Stateira (called Barsine in Arr. 7.4.4-8) was the daughter of Darius III. She was also captured after the battle of Issus in 333 BC, along with her sister Drypetis, her mother and her grandmother. (Arr. 2.11.9; Diod. 35f; Pl. Alex. 20.6-21; Curt. 3.11.24-26).

Stateira is not mentioned by name in any of the sources on the occasion of Alexander’s visit after the battle, although her presence (and that of her sister) is attested—especially in the description of their grief when they think that Darius has been slain, and particularly as they fear for their own lives (eg. Curt. 3.11.25, 3.12.3-5; Pl. Alex. 21.1).

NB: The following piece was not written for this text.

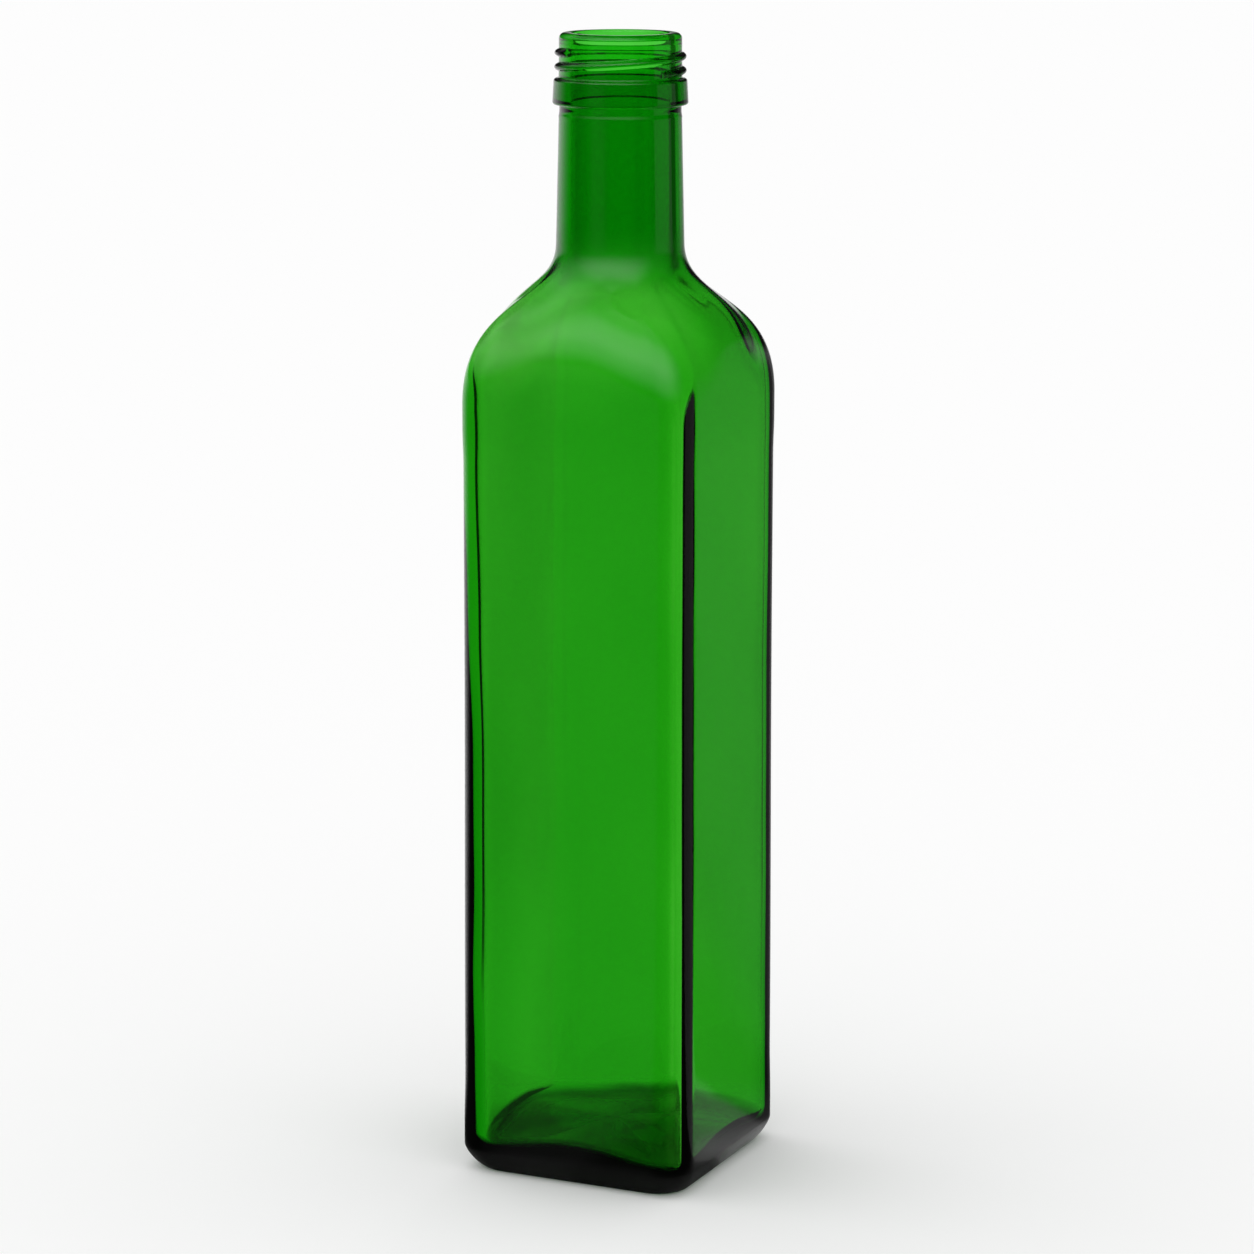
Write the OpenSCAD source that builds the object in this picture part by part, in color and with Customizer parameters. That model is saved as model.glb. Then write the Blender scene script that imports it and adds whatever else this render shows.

However, Alexander is said to have treated Darius’ daughters with “as much respect as if they were his own sisters” (Curt. 3.12.21; see also Pl. Alex. 21.3, Athenaeus 13.603b-d); he also promised to ensure that the two princesses were given husbands of sufficient rank (Diod. 17.38.1; Just. 11.9). However, there was no doubt that the royal women were Alexander’s captives—in the exchange of letters between Darius and Alexander, before the Gaugamela, Darius offered Alexander one of his daughters in marriage (we don’t know which); Alexander’s reply was that what Darius offered was already his (Pl. Alex. 29.4; Curt. 4.5.1; Just. 11.12).

When Stateira’s mother died (see above) the princess was at her side (Curt. 4.10.19). When the army left Susa in late 331 BC the royal family were left there. According to Curtius Alexander committed a grave faux pas at that time—having received some material from Macedon he sent it to Sisygambis, suggesting that she might like to make some clothes and teach her grand-daughters dressmaking. This was a deep insult to the Persian women, which Alexander was fortunately able to avert once he had explained his homeland’s customs (Curt. 5.1.17-22).

Stateira disappears from the sources at this point, until the king’s return from India. When he arrived back in the West of the Empire he arranged marriages for his companions with high-born Persian women. Alexander himself married Stateira, while Drypetis was given to Hephaestion. We don’t know what the princesses thought of their marriages, although Stateira certainly could not have aimed for a more powerful or wealthy husband. As it was, Alexander was believed to have married the princess for purely political purposes, having married Roxane for love (Pl. Moralia 4.338D-F). This might be true, bearing in mind Roxane’s relatively humble background; but the importance of having an ally of Oxyartes’ (Roxane’s father) rank suggests a strong political reason for that union; and Stateira’s beauty was said to have rivalled that of her late mother … so such statements should perhaps be taken with a pinch of salt. (Arr. 7.4.4-8; Pl. Alex. 70.2; Diod. 17.107.6; Just. 12.10; Athenaeus 12.538B. Aelian, Var. Hist. 8.7 gives a detailed description of the marriage feast, which is echoed in Moralia 329D-F.)

Whether her marriage was one of love or not, Stateira did not enjoy it for long. After Alexander’s death, Roxane lured Stateira and her sister to her, and had the two princesses killed, with help from Perdiccas—Roxane was pregnant and was determined that her son should be the undisputed heir to the empire (Pl. Alex. 77.4).